Supplied information:
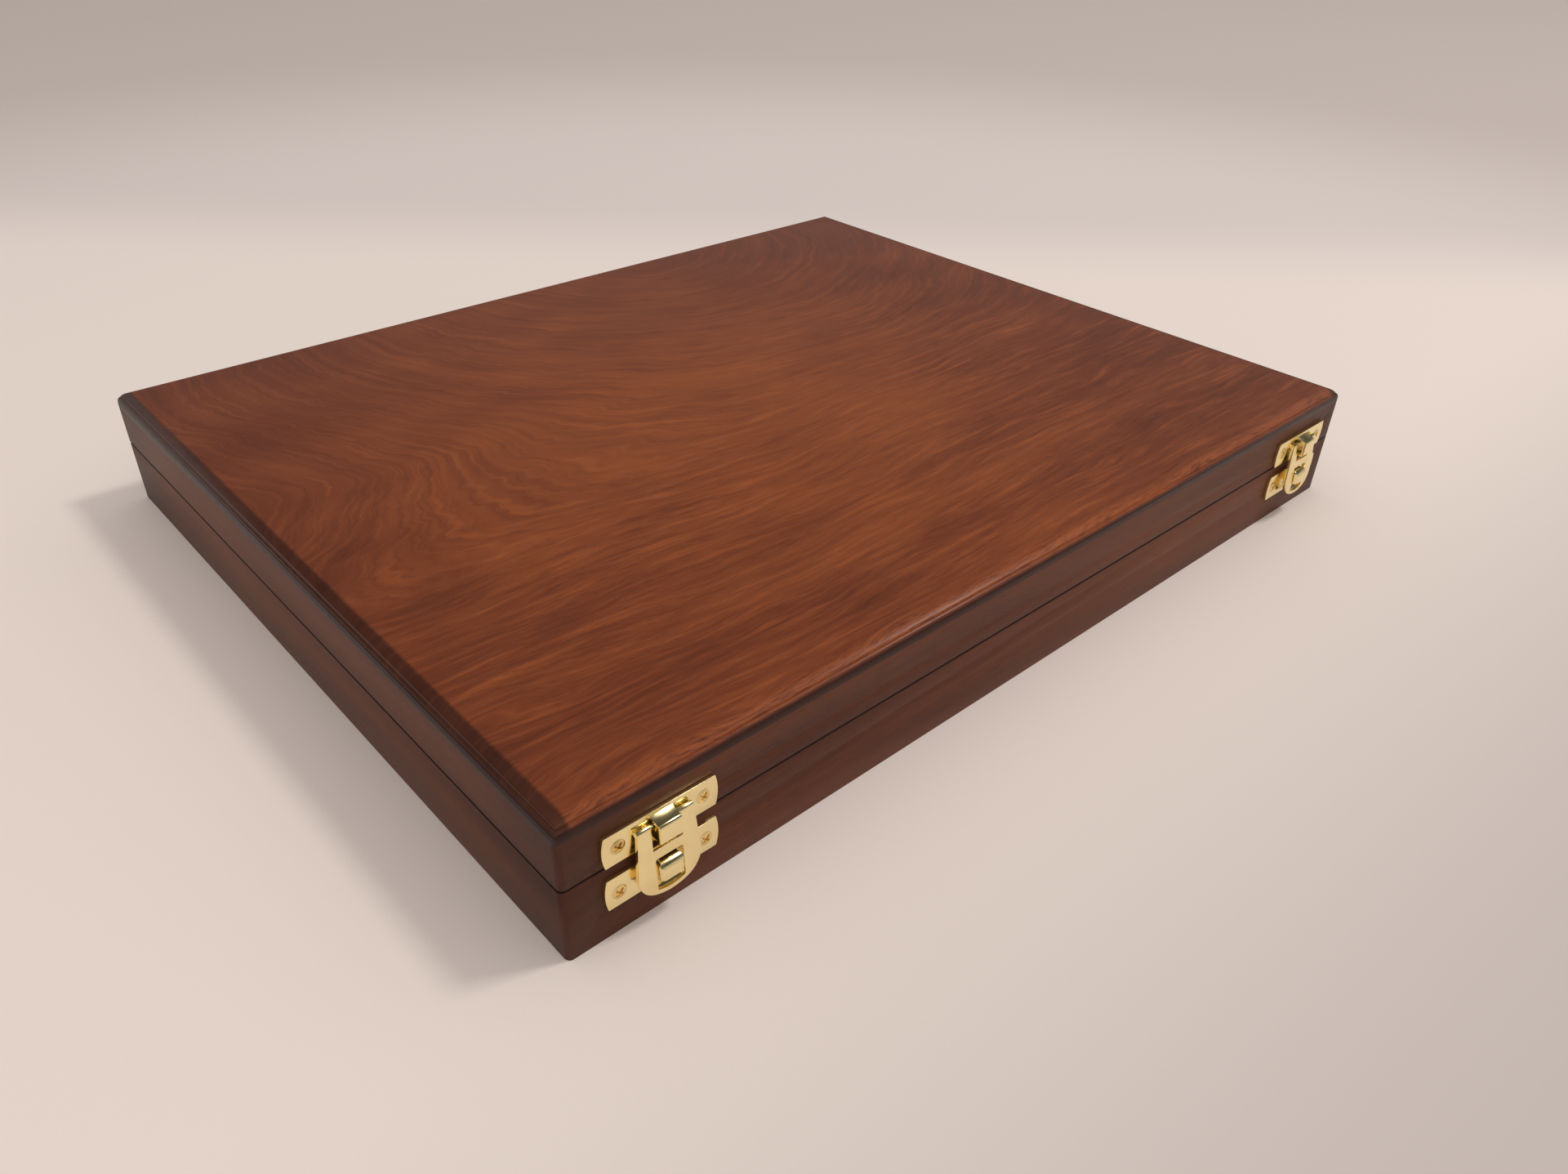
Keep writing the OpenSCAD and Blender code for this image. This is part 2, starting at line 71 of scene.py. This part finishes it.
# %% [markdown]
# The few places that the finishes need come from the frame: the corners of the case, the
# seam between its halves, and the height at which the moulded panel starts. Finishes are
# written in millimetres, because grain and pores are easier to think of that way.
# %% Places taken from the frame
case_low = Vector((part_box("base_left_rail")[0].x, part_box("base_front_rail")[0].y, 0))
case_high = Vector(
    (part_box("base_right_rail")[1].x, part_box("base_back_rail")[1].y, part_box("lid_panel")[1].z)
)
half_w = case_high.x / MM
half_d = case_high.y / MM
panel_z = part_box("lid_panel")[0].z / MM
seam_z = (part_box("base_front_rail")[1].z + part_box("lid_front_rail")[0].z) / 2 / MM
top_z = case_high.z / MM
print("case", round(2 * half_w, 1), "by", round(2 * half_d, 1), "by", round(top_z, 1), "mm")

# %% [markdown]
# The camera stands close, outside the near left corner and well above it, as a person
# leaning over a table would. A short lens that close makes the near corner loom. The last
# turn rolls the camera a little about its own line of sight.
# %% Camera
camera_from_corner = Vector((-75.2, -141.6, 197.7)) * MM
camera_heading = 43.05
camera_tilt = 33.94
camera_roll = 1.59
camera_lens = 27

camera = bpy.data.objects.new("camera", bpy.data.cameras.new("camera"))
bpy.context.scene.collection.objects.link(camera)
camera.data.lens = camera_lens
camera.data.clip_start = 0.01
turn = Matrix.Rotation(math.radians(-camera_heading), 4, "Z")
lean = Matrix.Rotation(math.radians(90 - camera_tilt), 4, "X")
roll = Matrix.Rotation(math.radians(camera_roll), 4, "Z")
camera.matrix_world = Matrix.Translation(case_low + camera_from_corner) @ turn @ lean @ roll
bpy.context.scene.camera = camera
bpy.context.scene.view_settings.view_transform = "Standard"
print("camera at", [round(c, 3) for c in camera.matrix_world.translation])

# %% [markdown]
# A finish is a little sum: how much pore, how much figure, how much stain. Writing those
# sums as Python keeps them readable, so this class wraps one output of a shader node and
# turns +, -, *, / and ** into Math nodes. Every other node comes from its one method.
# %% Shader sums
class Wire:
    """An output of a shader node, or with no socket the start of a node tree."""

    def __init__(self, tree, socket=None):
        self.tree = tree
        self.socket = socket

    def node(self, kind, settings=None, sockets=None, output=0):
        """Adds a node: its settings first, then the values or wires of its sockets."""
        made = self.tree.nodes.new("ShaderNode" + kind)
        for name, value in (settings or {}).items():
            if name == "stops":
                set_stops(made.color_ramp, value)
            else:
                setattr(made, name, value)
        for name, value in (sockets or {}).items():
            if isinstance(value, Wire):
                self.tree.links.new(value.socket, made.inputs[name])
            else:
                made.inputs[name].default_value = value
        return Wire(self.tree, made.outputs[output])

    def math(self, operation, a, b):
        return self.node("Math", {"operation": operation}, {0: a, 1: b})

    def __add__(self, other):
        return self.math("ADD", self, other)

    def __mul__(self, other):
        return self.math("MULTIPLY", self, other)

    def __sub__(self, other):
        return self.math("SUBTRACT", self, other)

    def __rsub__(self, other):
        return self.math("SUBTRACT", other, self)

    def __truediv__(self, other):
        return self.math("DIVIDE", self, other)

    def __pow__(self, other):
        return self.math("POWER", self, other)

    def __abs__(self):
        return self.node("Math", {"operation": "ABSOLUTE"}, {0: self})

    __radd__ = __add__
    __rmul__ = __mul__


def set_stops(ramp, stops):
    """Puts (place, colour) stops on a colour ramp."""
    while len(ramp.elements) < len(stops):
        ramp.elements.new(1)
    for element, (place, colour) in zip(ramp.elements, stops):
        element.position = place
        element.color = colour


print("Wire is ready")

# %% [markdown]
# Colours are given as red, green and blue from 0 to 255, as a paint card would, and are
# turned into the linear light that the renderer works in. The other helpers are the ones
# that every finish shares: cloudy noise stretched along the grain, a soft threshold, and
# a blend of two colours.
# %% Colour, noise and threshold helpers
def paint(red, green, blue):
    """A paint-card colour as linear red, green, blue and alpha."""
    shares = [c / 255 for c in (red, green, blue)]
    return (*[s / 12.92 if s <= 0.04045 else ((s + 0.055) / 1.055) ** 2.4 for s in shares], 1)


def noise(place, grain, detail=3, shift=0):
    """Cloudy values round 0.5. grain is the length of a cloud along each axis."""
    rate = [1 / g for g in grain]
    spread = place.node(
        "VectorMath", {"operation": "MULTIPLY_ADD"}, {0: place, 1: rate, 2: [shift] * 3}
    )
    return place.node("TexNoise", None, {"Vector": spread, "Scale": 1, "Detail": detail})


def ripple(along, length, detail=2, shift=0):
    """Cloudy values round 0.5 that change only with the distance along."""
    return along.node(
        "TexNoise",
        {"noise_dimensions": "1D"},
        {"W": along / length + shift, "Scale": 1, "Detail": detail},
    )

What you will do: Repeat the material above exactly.

Solution to this task:
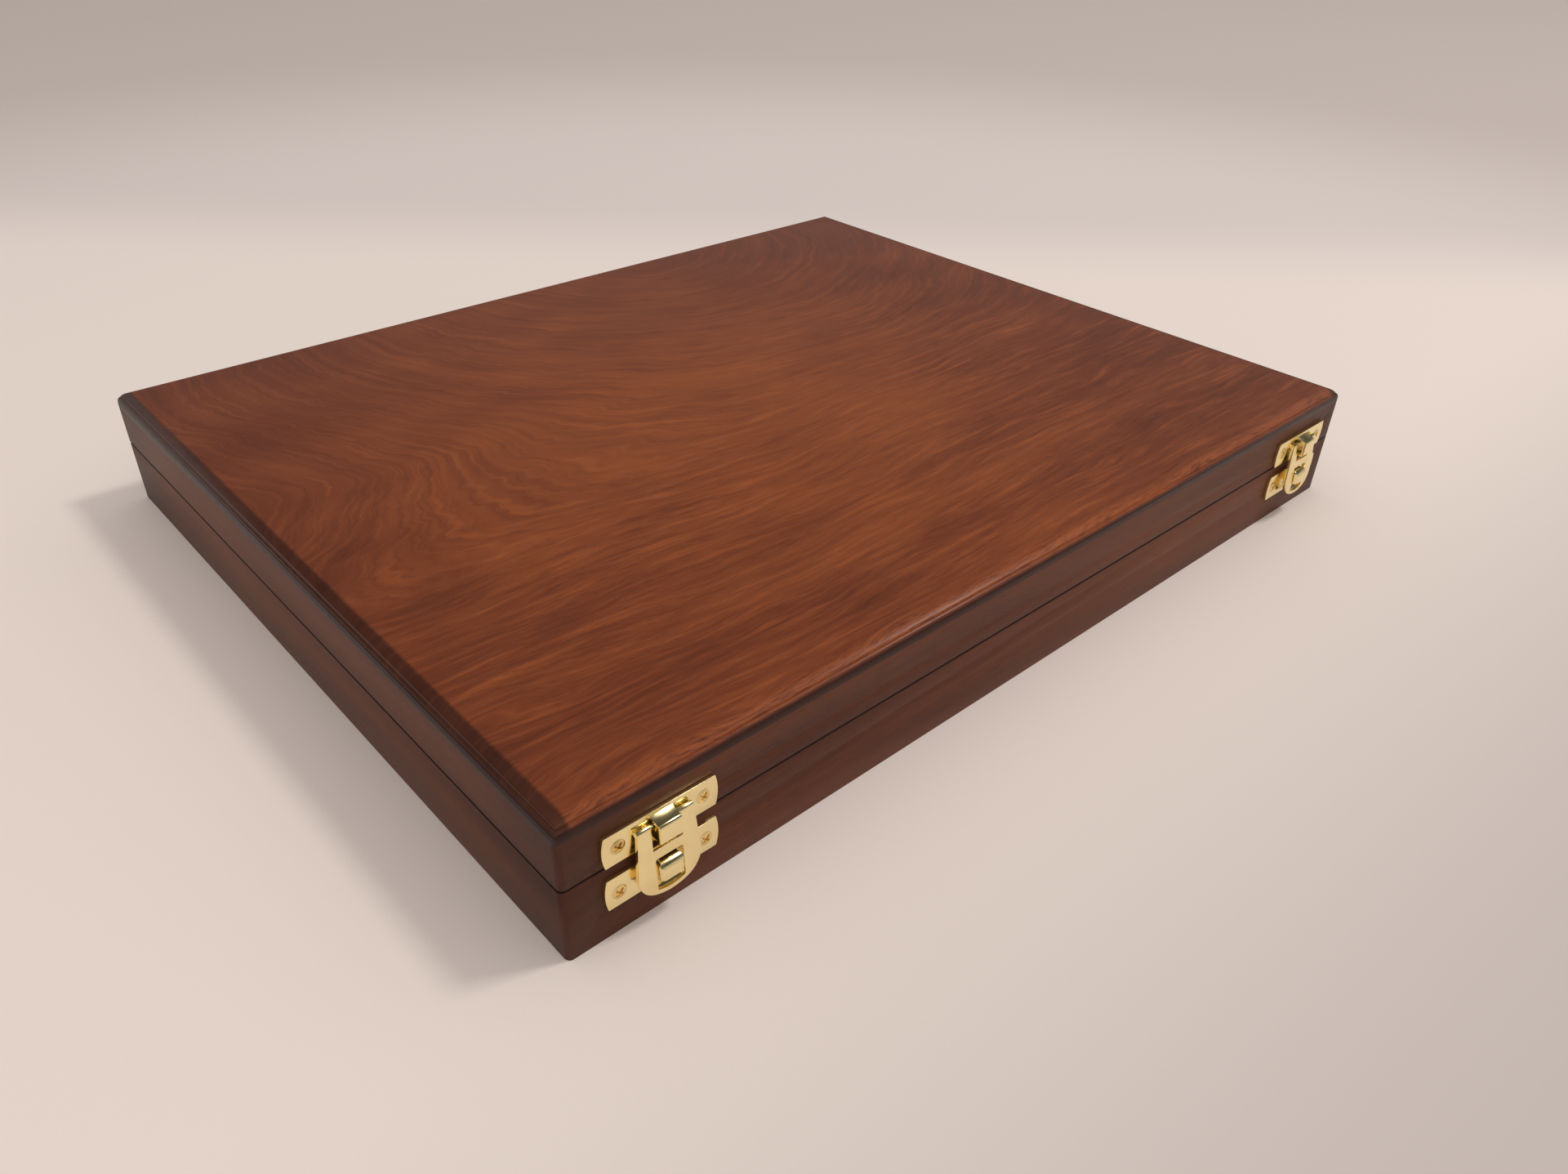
Keep writing the OpenSCAD and Blender code for this image. This is part 2, starting at line 71 of scene.py. This part finishes it.
# %% [markdown]
# The few places that the finishes need come from the frame: the corners of the case, the
# seam between its halves, and the height at which the moulded panel starts. Finishes are
# written in millimetres, because grain and pores are easier to think of that way.
# %% Places taken from the frame
case_low = Vector((part_box("base_left_rail")[0].x, part_box("base_front_rail")[0].y, 0))
case_high = Vector(
    (part_box("base_right_rail")[1].x, part_box("base_back_rail")[1].y, part_box("lid_panel")[1].z)
)
half_w = case_high.x / MM
half_d = case_high.y / MM
panel_z = part_box("lid_panel")[0].z / MM
seam_z = (part_box("base_front_rail")[1].z + part_box("lid_front_rail")[0].z) / 2 / MM
top_z = case_high.z / MM
print("case", round(2 * half_w, 1), "by", round(2 * half_d, 1), "by", round(top_z, 1), "mm")

# %% [markdown]
# The camera stands close, outside the near left corner and well above it, as a person
# leaning over a table would. A short lens that close makes the near corner loom. The last
# turn rolls the camera a little about its own line of sight.
# %% Camera
camera_from_corner = Vector((-75.2, -141.6, 197.7)) * MM
camera_heading = 43.05
camera_tilt = 33.94
camera_roll = 1.59
camera_lens = 27

camera = bpy.data.objects.new("camera", bpy.data.cameras.new("camera"))
bpy.context.scene.collection.objects.link(camera)
camera.data.lens = camera_lens
camera.data.clip_start = 0.01
turn = Matrix.Rotation(math.radians(-camera_heading), 4, "Z")
lean = Matrix.Rotation(math.radians(90 - camera_tilt), 4, "X")
roll = Matrix.Rotation(math.radians(camera_roll), 4, "Z")
camera.matrix_world = Matrix.Translation(case_low + camera_from_corner) @ turn @ lean @ roll
bpy.context.scene.camera = camera
bpy.context.scene.view_settings.view_transform = "Standard"
print("camera at", [round(c, 3) for c in camera.matrix_world.translation])

# %% [markdown]
# A finish is a little sum: how much pore, how much figure, how much stain. Writing those
# sums as Python keeps them readable, so this class wraps one output of a shader node and
# turns +, -, *, / and ** into Math nodes. Every other node comes from its one method.
# %% Shader sums
class Wire:
    """An output of a shader node, or with no socket the start of a node tree."""

    def __init__(self, tree, socket=None):
        self.tree = tree
        self.socket = socket

    def node(self, kind, settings=None, sockets=None, output=0):
        """Adds a node: its settings first, then the values or wires of its sockets."""
        made = self.tree.nodes.new("ShaderNode" + kind)
        for name, value in (settings or {}).items():
            if name == "stops":
                set_stops(made.color_ramp, value)
            else:
                setattr(made, name, value)
        for name, value in (sockets or {}).items():
            if isinstance(value, Wire):
                self.tree.links.new(value.socket, made.inputs[name])
            else:
                made.inputs[name].default_value = value
        return Wire(self.tree, made.outputs[output])

    def math(self, operation, a, b):
        return self.node("Math", {"operation": operation}, {0: a, 1: b})

    def __add__(self, other):
        return self.math("ADD", self, other)

    def __mul__(self, other):
        return self.math("MULTIPLY", self, other)

    def __sub__(self, other):
        return self.math("SUBTRACT", self, other)

    def __rsub__(self, other):
        return self.math("SUBTRACT", other, self)

    def __truediv__(self, other):
        return self.math("DIVIDE", self, other)

    def __pow__(self, other):
        return self.math("POWER", self, other)

    def __abs__(self):
        return self.node("Math", {"operation": "ABSOLUTE"}, {0: self})

    __radd__ = __add__
    __rmul__ = __mul__


def set_stops(ramp, stops):
    """Puts (place, colour) stops on a colour ramp."""
    while len(ramp.elements) < len(stops):
        ramp.elements.new(1)
    for element, (place, colour) in zip(ramp.elements, stops):
        element.position = place
        element.color = colour


print("Wire is ready")

# %% [markdown]
# Colours are given as red, green and blue from 0 to 255, as a paint card would, and are
# turned into the linear light that the renderer works in. The other helpers are the ones
# that every finish shares: cloudy noise stretched along the grain, a soft threshold, and
# a blend of two colours.
# %% Colour, noise and threshold helpers
def paint(red, green, blue):
    """A paint-card colour as linear red, green, blue and alpha."""
    shares = [c / 255 for c in (red, green, blue)]
    return (*[s / 12.92 if s <= 0.04045 else ((s + 0.055) / 1.055) ** 2.4 for s in shares], 1)


def noise(place, grain, detail=3, shift=0):
    """Cloudy values round 0.5. grain is the length of a cloud along each axis."""
    rate = [1 / g for g in grain]
    spread = place.node(
        "VectorMath", {"operation": "MULTIPLY_ADD"}, {0: place, 1: rate, 2: [shift] * 3}
    )
    return place.node("TexNoise", None, {"Vector": spread, "Scale": 1, "Detail": detail})


def ripple(along, length, detail=2, shift=0):
    """Cloudy values round 0.5 that change only with the distance along."""
    return along.node(
        "TexNoise",
        {"noise_dimensions": "1D"},
        {"W": along / length + shift, "Scale": 1, "Detail": detail},
    )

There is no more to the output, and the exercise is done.